Pretendo fundamentar este acercamiento a la figura del político oriundo de Guatire, en un hecho histórico muy importante que tuvo lugar en 1975. La discusión que se llevó a cabo en el extinto Congreso de la República, sobre la Ley que reservaría al Estado, la industria y el comercio de los hidrocarburos.
En especial el controvertido artículo 5. El mismo Betancourt definía así la diatriba: “Voy a decir que respaldo a plenitud ese artículo 5, el cual no establece sino dos posiciones: la posibilidad de contratos operacionales de la casa matriz que va a administrar toda la industria; o de contratos de asociación”.

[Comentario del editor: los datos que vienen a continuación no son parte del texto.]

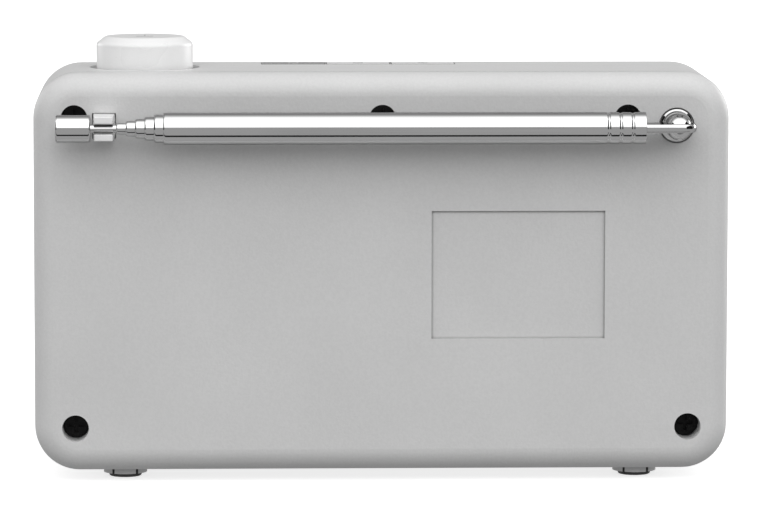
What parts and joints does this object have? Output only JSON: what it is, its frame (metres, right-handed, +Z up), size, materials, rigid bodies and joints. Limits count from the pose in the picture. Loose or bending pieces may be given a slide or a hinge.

Refiriéndose a dejar abierta la posibilidad de asociaciones con empresas extranjeras cuando el Estado fuese incapaz de llevar adelante los proyectos por sí mismo. La discusión mereció una de las intervenciones más relevantes que haría el político adeco en su función como Senador. Donde disertaría con material ya publicado en su obra emblemática, Venezuela, Política y Petroleo.
Y aquí hay que destacar que el asalto al erario público en la era de las concesiones no era tanto por las prácticas de las empresas extranjeras sino por las mentalidades coloniales que tenían los propios caudillos, con algunas pocas y honrosas excepciones de funcionarios como Gumersindo Torres; y por la conveniencia que daba a sus bolsillos el no tener un sistema legal robusto que funcionara en favor de la nación.
El discutido artículo se aprobaría y tendría así sustanciales implicaciones 25 años después, haciendo posible la Apertura Petrolera. Podría decirse que la posición que asumió Betancourt estuvo signada, de manera tal vez intuitiva, por la máxima burkeana donde la supervivencia de una sociedad viene dada por un fino hilo que ensambla a las generaciones previas, presentes y a aquellas que están aún por venir.
A su regreso a la patria, Betancourt se vería entonces a si mismo como una figura al servicio de la preservación de una democracia que creía ya consolidada. Evidenciándose en el discurso al cual ya se ha hecho mención, titulado la Venezolanización del Petróleo.
Apenas en el primer párrafo señalaría “…actuar como un factor moderador en la República, y prestar todos los servicios posibles al mantenimiento y vigencia del régimen democrático…”.
Asimismo afirmaría lo siguiente: “yo, quien soy apenas bachiller y no abogado y lo sé como cualquier hijo de vecino – que las leyes son como la vida. No estratificadas, sino sometidas a un proceso de evolución y cambio.”
Deslastrado de prejuicios ideológicos y convencido de las posibilidades que se abrían para innovar, el Betancourt conservador comprendía que los instrumentos legales emanan de las tradiciones y no son estáticos, dejando claro, como señala Gregorio Luri en su libro La Imaginación Conservadora, que “la tradición nunca está hecha, siempre se está haciendo; que la tradición es transmisión del desarrollo vivo de lo nuestro, la historia leyendo el presente.”
En ese espíritu, leía nuestro personaje el presente en aquel 1975, mediante un amplio conocimiento del pasado reciente, para defender el aludido artículo con la sólida convicción de que esto abriría las posibilidades de desarrollo para las futuras generaciones de venezolanos.
Don Rómulo observaría también en el texto citado que “…ojalá que mi proposición ingenua, pero hecha de la mejor buena fe, y que en la Cámara del Senado, la cual, por otra parte, es la cámara de los viejos, el debate transcurra dentro de un clima de serenidad”.
Esa “cámara de los viejos” no era otra cosa que la fuente de un conocimiento fundado en la experiencia previa, en la comprensión y respeto por un pasado y una herencia común que debía defenderse a toda costa; y de como este se articula con el presente para tomar decisiones que no menoscaben las relaciones de copertenencia en una nación.
De esto se desprende que en definitiva la postura de Betancourt tenía como propósito único, parafraseando una vez más a Roger Scruton, mantener sano y con vida el organismo social. Objetivo último del conservadurismo.